--- DIRECTIVE ---
Give the material again in full, matching it exactly.

▼▼▼

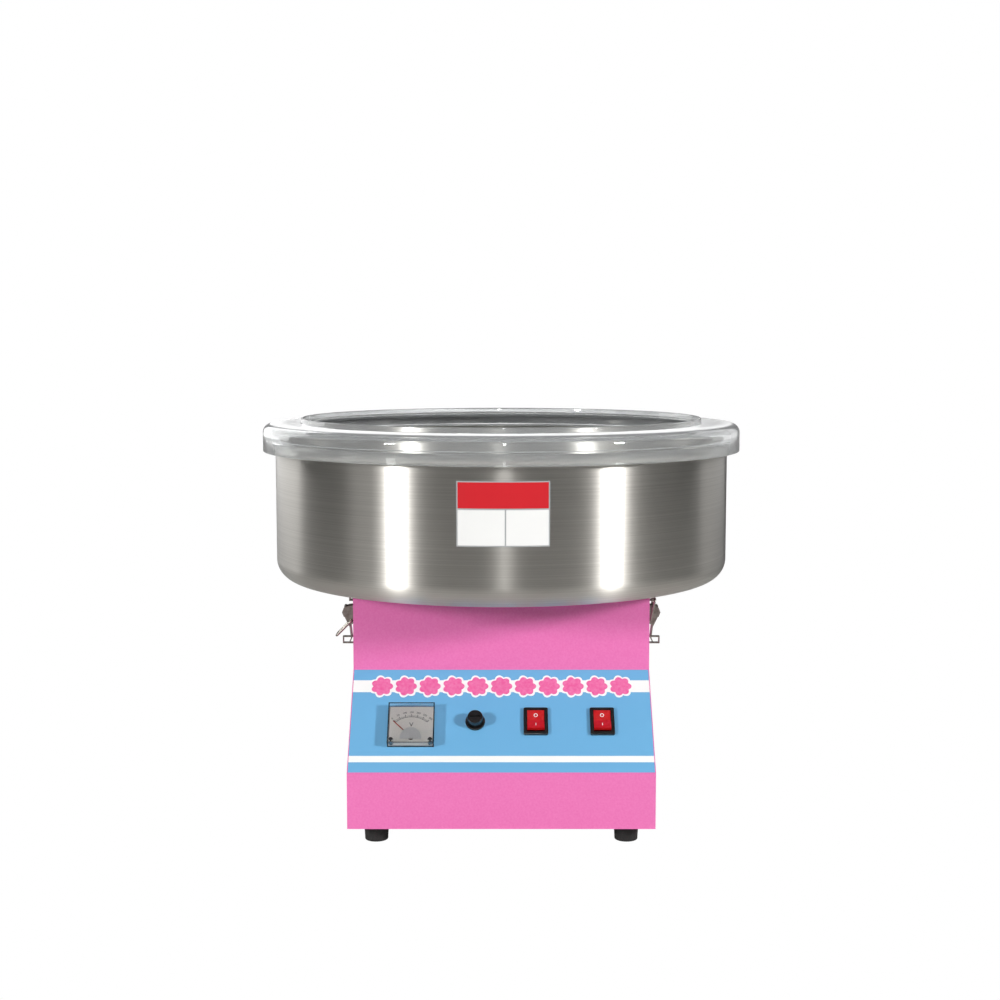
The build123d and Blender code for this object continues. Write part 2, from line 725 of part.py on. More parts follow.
rim_centre = rim_radius - rim_bead / 2
rim_level = rim_top - rim_bead / 2
collar_inner = collar_radius - bowl_sheet
collar_top = bowl_floor + collar_height
bowl = revolve(bowl_section(0, bowl_corner_radius), Axis.Z)
bowl -= revolve(bowl_section(bowl_sheet, bowl_corner_radius - bowl_sheet), Axis.Z)
bowl -= disc(collar_inner, bowl_bottom - 1, bowl_floor + 1)
bowl += tube(collar_radius, collar_inner, bowl_bottom, collar_top)
bowl += Pos(0, 0, collar_top) * Torus(collar_radius, collar_bead / 2)
bowl += Pos(0, 0, rim_level) * Torus(rim_centre, rim_bead / 2)
bowl -= Pos(0, 0, rim_level) * Torus(rim_centre, rim_bead / 2 - bowl_sheet)
catch_rivet_x = half_width + (catch_in + catch_foot_reach + 2 * latch_sheet) / 2 + 1
catch_rivet_y = catch_width / 4
for side in (-1, 1):
    for side_y in (-1, 1):
        bowl -= disc(
            rivet_radius + fixed_fit, bowl_bottom - 1, bowl_floor + 1, side * catch_rivet_x, side_y * catch_rivet_y
        )
nodes["bowl"] = bowl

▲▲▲

--- THE ANSWER ---
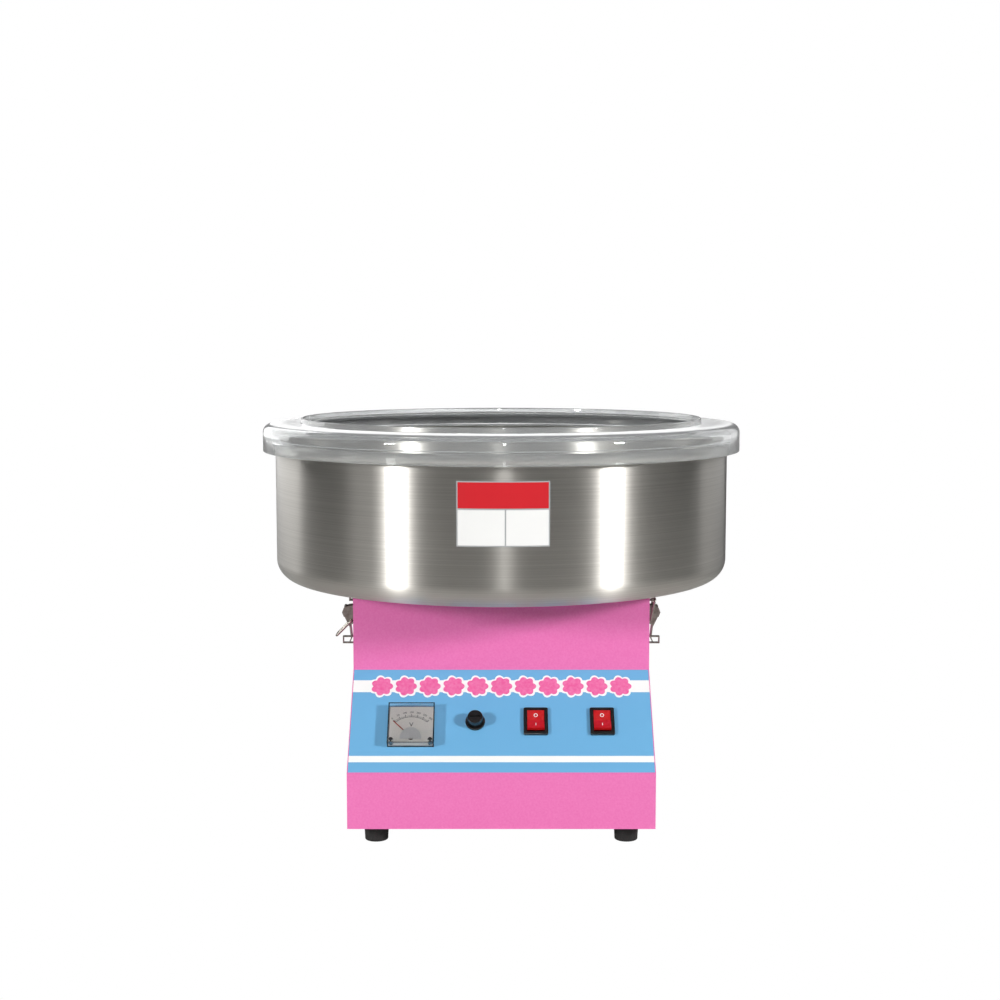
The build123d and Blender code for this object continues. Write part 2, from line 725 of part.py on. More parts follow.
rim_centre = rim_radius - rim_bead / 2
rim_level = rim_top - rim_bead / 2
collar_inner = collar_radius - bowl_sheet
collar_top = bowl_floor + collar_height
bowl = revolve(bowl_section(0, bowl_corner_radius), Axis.Z)
bowl -= revolve(bowl_section(bowl_sheet, bowl_corner_radius - bowl_sheet), Axis.Z)
bowl -= disc(collar_inner, bowl_bottom - 1, bowl_floor + 1)
bowl += tube(collar_radius, collar_inner, bowl_bottom, collar_top)
bowl += Pos(0, 0, collar_top) * Torus(collar_radius, collar_bead / 2)
bowl += Pos(0, 0, rim_level) * Torus(rim_centre, rim_bead / 2)
bowl -= Pos(0, 0, rim_level) * Torus(rim_centre, rim_bead / 2 - bowl_sheet)
catch_rivet_x = half_width + (catch_in + catch_foot_reach + 2 * latch_sheet) / 2 + 1
catch_rivet_y = catch_width / 4
for side in (-1, 1):
    for side_y in (-1, 1):
        bowl -= disc(
            rivet_radius + fixed_fit, bowl_bottom - 1, bowl_floor + 1, side * catch_rivet_x, side_y * catch_rivet_y
        )
nodes["bowl"] = bowl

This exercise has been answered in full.